§ Written problem: What do the lines from the top of the data through the line with "return [centre +" say? Quote them exactly and include both ends.

________

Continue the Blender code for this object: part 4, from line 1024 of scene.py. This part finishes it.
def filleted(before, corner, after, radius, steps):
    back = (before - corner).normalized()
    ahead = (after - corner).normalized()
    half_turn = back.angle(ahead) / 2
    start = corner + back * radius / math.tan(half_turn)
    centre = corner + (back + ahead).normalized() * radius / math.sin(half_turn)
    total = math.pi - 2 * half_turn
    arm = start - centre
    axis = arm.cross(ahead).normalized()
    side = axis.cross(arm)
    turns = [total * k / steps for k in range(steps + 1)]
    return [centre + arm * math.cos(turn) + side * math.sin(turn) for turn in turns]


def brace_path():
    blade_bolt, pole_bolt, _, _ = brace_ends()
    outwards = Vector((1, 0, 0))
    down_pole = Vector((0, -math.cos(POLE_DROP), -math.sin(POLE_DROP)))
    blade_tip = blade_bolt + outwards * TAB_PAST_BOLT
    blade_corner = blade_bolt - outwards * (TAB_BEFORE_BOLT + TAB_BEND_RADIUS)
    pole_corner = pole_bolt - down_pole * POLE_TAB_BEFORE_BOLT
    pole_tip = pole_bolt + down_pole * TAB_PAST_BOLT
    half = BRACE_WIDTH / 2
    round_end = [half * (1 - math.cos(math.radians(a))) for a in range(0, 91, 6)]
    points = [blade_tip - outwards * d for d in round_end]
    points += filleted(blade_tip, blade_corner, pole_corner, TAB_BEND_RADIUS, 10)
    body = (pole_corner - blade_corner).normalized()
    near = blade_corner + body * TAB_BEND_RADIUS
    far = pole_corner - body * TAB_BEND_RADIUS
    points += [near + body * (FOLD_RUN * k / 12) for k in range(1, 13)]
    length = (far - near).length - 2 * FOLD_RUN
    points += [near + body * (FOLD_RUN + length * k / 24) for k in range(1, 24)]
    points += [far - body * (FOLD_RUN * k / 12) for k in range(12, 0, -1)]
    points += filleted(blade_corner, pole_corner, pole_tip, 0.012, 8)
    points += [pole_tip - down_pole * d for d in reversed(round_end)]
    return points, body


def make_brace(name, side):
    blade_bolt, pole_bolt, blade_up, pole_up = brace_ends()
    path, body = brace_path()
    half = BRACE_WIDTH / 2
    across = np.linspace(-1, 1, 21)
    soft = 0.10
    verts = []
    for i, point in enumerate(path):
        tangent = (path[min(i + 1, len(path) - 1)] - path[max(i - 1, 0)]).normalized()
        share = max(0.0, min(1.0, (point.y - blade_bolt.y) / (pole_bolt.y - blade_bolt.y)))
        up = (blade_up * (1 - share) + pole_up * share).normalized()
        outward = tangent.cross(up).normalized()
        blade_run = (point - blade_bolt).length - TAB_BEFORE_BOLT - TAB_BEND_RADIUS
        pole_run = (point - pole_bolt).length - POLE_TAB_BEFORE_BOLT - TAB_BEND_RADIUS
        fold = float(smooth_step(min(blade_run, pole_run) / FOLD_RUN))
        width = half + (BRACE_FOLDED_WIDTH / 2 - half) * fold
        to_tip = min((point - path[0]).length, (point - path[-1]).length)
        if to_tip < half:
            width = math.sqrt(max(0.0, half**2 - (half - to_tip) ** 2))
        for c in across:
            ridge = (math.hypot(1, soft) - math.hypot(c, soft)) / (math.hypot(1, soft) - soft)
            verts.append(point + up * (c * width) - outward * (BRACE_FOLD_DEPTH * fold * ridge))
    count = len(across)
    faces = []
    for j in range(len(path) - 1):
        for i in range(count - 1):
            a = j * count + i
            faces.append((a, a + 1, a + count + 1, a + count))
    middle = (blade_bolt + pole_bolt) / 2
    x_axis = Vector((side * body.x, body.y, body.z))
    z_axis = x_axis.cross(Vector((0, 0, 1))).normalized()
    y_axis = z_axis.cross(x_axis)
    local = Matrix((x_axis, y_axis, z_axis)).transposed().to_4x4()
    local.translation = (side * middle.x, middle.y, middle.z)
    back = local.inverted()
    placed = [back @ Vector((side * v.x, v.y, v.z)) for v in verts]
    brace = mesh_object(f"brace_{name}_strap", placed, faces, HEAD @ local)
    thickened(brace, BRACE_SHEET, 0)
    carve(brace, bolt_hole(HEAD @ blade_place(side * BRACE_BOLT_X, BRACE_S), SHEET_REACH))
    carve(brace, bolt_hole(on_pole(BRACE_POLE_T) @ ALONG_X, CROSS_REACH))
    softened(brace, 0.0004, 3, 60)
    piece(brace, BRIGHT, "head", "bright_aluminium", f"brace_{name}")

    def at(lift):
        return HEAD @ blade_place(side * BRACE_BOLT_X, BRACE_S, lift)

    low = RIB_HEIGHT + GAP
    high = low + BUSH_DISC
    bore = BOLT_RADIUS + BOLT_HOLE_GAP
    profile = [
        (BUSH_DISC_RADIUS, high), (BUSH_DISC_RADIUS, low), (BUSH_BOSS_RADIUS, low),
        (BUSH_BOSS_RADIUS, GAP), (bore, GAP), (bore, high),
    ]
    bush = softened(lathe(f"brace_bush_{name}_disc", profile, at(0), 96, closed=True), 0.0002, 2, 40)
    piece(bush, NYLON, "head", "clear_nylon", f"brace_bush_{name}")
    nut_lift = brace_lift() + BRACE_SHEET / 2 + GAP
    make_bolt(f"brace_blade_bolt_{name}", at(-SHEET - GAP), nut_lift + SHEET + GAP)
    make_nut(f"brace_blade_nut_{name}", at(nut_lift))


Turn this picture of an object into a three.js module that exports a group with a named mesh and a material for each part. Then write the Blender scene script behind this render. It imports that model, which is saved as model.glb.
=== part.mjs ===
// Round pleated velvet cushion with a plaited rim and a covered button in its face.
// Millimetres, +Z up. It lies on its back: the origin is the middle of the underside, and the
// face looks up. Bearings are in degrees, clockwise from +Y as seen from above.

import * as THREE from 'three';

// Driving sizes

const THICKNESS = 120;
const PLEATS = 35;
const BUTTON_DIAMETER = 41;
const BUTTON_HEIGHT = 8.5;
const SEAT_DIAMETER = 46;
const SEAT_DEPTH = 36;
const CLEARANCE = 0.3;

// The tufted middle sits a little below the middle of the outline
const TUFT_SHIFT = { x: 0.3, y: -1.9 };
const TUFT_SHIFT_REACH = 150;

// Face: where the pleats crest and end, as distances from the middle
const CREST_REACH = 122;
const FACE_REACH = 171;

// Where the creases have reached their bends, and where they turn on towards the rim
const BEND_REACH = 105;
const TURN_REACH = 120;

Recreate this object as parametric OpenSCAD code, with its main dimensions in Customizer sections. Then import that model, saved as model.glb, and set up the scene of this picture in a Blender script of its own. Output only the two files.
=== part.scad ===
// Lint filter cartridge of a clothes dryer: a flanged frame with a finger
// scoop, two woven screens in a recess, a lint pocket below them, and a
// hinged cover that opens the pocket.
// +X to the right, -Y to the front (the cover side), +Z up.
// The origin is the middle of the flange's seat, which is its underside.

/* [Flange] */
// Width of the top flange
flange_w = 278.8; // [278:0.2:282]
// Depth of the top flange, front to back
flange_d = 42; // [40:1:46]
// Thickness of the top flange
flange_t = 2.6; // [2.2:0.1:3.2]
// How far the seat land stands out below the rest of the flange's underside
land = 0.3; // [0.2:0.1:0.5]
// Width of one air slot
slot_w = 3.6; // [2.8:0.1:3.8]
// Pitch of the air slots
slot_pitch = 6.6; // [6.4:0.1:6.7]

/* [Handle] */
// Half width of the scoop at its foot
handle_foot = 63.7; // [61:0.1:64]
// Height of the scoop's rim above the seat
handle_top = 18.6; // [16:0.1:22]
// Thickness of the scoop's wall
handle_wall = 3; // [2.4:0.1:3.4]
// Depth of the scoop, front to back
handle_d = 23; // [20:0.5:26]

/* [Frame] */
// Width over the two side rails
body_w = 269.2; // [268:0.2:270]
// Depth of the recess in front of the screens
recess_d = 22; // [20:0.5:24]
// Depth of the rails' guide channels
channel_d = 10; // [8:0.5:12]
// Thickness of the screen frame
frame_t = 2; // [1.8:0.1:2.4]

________

§ The result:
Continue the Blender code for this object: part 4, from line 1024 of scene.py. This part finishes it.
def filleted(before, corner, after, radius, steps):
    back = (before - corner).normalized()
    ahead = (after - corner).normalized()
    half_turn = back.angle(ahead) / 2
    start = corner + back * radius / math.tan(half_turn)
    centre = corner + (back + ahead).normalized() * radius / math.sin(half_turn)
    total = math.pi - 2 * half_turn
    arm = start - centre
    axis = arm.cross(ahead).normalized()
    side = axis.cross(arm)
    turns = [total * k / steps for k in range(steps + 1)]
    return [centre + arm * math.cos(turn) + side * math.sin(turn) for turn in turns]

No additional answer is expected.